La verdad resultó un alivio prescindir del acoso de las deudas por un par de días, pero también perdí la música que me acompañaba en las largas jordanas que paso con el rostro pegado a la ventana de un bus en mis periplos en busca de empleo, lo cual es uno de los pocos momentos de tranquilidad y sosiego que disfruto en medio del estrés que produce el fracaso y la desesperación.

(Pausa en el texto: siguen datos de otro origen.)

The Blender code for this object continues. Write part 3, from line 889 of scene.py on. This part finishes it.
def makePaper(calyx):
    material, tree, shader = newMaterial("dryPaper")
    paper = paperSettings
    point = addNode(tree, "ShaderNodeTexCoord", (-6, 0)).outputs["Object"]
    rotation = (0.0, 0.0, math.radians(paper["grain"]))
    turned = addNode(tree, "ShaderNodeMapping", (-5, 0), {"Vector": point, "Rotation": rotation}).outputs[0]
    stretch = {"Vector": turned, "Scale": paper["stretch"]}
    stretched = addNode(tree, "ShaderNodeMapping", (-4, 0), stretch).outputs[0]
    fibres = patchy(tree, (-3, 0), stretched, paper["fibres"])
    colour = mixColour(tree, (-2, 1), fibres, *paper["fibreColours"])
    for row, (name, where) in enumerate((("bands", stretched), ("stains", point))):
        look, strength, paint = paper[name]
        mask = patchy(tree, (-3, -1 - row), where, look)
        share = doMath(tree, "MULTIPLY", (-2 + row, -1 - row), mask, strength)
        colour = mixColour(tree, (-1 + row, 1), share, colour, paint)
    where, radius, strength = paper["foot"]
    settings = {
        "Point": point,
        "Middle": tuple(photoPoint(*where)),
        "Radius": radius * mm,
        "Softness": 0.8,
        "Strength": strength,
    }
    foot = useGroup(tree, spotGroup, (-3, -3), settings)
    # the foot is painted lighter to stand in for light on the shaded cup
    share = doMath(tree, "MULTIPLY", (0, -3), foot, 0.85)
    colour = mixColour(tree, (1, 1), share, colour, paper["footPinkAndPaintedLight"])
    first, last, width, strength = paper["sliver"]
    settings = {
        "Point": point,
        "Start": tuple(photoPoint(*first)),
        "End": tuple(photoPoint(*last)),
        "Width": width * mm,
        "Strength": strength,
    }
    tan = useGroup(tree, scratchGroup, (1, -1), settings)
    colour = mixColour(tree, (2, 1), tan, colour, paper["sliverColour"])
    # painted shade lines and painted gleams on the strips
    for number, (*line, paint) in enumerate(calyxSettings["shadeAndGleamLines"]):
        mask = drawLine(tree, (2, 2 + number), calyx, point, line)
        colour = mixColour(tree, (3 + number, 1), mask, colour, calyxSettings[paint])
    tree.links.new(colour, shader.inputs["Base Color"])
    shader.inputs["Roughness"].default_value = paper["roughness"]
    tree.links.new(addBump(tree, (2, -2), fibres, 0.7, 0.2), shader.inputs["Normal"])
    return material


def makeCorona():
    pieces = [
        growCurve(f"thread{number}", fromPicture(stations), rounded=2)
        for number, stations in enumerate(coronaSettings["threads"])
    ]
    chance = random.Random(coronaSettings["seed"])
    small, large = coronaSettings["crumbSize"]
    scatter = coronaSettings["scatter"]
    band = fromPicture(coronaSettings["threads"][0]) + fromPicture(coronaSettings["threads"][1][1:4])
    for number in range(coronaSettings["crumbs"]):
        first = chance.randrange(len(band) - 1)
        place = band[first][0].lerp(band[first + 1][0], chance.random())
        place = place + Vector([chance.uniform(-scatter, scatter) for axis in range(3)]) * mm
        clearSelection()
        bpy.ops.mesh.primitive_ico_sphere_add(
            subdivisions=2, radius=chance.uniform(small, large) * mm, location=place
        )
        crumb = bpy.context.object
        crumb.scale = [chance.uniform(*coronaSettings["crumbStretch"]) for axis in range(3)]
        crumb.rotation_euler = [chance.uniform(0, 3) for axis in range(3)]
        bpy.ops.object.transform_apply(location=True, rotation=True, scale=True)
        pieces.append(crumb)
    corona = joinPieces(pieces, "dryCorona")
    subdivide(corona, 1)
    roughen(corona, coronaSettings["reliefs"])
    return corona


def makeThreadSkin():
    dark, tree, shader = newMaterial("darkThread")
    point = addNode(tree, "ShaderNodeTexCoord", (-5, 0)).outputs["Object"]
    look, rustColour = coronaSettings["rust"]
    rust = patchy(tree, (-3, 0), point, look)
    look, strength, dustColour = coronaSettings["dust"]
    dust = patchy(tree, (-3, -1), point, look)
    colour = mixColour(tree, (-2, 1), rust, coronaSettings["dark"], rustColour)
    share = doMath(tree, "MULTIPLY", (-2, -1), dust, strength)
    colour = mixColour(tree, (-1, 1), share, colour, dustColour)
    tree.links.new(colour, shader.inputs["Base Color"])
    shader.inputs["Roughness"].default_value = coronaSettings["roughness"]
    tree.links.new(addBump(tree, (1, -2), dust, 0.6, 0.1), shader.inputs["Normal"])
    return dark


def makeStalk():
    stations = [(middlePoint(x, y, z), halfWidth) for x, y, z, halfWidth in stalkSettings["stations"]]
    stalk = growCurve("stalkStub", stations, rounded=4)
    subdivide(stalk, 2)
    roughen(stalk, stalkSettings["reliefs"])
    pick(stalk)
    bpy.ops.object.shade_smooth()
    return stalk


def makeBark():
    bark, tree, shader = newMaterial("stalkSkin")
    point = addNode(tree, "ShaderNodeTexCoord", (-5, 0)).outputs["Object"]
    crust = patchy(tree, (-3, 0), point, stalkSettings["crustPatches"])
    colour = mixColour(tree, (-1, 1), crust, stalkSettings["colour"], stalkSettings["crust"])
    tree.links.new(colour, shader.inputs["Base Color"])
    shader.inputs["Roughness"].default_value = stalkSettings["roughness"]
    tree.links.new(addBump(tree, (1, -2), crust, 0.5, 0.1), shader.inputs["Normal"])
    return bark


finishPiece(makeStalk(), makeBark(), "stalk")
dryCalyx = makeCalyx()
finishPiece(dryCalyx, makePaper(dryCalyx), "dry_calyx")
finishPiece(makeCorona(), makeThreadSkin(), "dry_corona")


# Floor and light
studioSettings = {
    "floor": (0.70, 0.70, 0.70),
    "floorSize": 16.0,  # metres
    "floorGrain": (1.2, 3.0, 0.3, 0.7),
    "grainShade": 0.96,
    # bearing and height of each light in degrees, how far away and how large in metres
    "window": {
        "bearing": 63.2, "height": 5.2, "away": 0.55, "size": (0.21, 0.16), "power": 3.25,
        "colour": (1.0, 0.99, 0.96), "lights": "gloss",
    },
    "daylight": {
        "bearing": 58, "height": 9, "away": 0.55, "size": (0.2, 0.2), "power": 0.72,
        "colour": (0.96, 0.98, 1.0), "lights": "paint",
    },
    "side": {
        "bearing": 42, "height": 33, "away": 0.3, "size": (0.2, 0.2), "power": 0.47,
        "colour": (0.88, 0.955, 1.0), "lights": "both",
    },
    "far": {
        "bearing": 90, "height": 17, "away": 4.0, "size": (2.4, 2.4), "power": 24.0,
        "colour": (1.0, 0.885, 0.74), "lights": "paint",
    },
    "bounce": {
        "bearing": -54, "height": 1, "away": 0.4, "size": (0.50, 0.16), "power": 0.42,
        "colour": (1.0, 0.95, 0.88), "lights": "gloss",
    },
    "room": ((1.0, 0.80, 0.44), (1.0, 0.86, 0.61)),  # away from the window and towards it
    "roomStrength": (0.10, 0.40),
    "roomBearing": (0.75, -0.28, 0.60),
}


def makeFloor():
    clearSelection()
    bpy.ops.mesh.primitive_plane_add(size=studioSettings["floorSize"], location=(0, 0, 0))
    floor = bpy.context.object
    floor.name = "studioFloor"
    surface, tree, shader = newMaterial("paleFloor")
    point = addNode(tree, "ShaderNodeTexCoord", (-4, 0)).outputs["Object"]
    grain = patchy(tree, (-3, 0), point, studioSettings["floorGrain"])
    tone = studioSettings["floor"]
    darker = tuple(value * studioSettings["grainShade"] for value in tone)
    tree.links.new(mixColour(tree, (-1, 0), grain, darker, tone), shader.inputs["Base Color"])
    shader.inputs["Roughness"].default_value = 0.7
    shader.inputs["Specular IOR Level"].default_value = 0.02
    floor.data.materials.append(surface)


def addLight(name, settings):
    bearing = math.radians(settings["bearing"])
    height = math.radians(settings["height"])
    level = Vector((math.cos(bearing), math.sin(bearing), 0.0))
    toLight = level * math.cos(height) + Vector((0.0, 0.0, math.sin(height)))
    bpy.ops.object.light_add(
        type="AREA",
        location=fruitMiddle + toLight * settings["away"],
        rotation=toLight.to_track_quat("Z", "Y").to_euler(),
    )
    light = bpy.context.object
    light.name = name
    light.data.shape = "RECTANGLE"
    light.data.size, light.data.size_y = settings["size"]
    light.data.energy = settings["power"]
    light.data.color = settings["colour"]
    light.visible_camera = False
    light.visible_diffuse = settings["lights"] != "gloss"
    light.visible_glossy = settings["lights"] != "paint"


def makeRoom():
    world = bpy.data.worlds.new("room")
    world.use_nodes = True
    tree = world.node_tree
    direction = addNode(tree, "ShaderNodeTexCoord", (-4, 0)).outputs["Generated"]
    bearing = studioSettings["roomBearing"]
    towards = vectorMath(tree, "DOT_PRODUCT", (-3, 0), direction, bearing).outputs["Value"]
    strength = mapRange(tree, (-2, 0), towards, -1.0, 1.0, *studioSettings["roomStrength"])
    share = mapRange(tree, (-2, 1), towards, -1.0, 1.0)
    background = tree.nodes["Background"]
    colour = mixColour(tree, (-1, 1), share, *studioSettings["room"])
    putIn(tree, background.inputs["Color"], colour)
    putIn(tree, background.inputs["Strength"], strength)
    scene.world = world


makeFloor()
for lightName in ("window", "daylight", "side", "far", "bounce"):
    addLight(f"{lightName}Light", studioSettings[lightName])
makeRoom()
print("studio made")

Durante el trayecto a casa, pensaba si era solo la estructura del mundo contemporáneo la que estaba detrás del oscuro panorama de precariedad que afronto cada día con menos esperanza y fe de cambio. Pienso, como decía mi amiga y con ella todo el acervo ideológico que pulula en las redes sociales y en la nueva fraseología y literatura de motivación, que la culpa surge como parte de mi responsabilidad individual, que las decisiones particulares que he tomado a lo largo de mi vida son las causantes de este horrible escenario. Pienso cada vez con mayor certeza que soy un profesional precario y mediocre, siento que no tengo la disciplina suficiente, que no he leído ni la mitad de los libros que tengo, que los cuentos y poemas que he escrito son precarios, genéricos, farragosos, carentes de sensibilidad y, sobre todo, desprovistos de originalidad y por tal de valor literario auténtico.
Este debate ha carcomido las muchas horas de insomnio en las que la lucha continúa entre la estructura económica, política y social del mundo contemporáneo se enfrenta al sinuoso terreno de la responsabilidad individual que no puedo dejar de ubicar como causa última de este clima de insatisfacción personal que cada día se profundiza y parece no cambiar. Si la vida no tiene un mínimo marco de dignidad, si no hay nada significativo por lo que luchar, si la existencia individual no puede alterar así sea un poco el carácter oneroso y opresivo de la realidad estructural del mundo y la época en que nos tocó vivir, es entonces más claro que la propia existencia es cada día menos necesaria, y, por tanto, completamente irrelevante.